In this little graphic about foreshortening in art, you can see the two more standard types of projection visualized on the left. Perspective projection shows a situation where objects appear smaller as they get farther away, to some asymptotic vanishing point. Orthographic has no such foreshortening, distant and close objects are viewed with the same scaling. What we see in the hyperbolic projection, here reversed perspective, is that this version of foreshortening occurs, but the scaling is opposite to what you expect. Distant objects appear larger than nearby ones.
This type of light behavior could probably be physically realized with some kind of immersion lens setup, but as a variant of the perspective projection, it has a very surreal quality to it. You can see in the pair of videos here, it can add varying amounts of distortion, depending on the scale factor p. The first shows standard perspective projection applied to the model, while the second applies an extreme negative factor to the perspective scaling.

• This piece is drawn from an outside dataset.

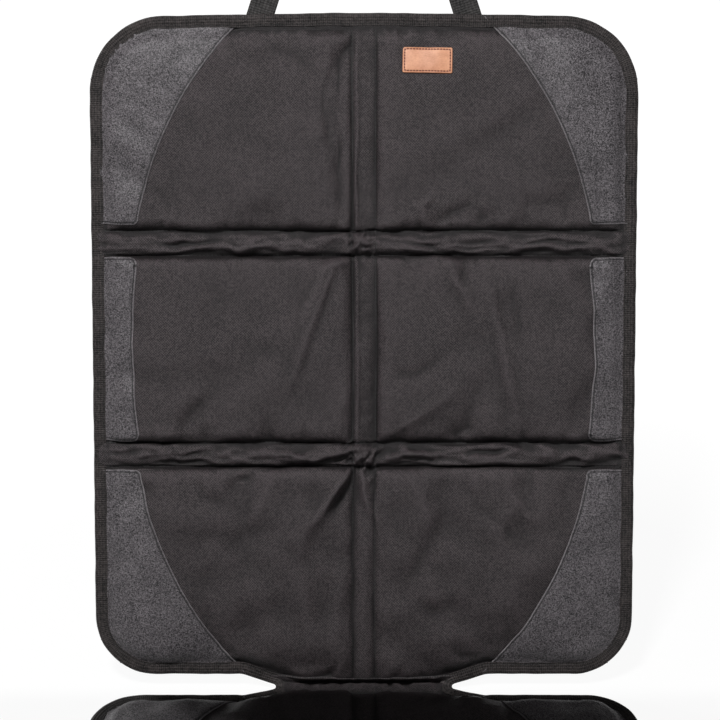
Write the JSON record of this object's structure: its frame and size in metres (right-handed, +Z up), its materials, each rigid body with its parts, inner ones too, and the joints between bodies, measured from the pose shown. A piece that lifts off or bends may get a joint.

This project has gotten me excited about Voraldo again, after some time away from it. It is again producing very unique images, in my eyes, and it seems to have taken an evolutionary step forwards. I am in the process of learning Vulkan, and eventually it will make a lot of sense to port Voraldo over to Vulkan. I think it will make a lot more sense as a Vulkan application than it will as an OpenGL application. I am often having to jump through hoops to get OpenGL to do what I am looking for, and I am very happy with the design of the Vulkan API, so far. I have gone through and done up to triangle-on-the-screen in vulkan-tutorial, and am planning on going through that whole set of tutorials to get an overview of the API, vertex and uniform buffers, textures, etc. This has been greatly assisted by my contact at LunarG, Thomas Latham, who has very graciously helped to explain some of the finer points and provided errata for vulkan-tutorial.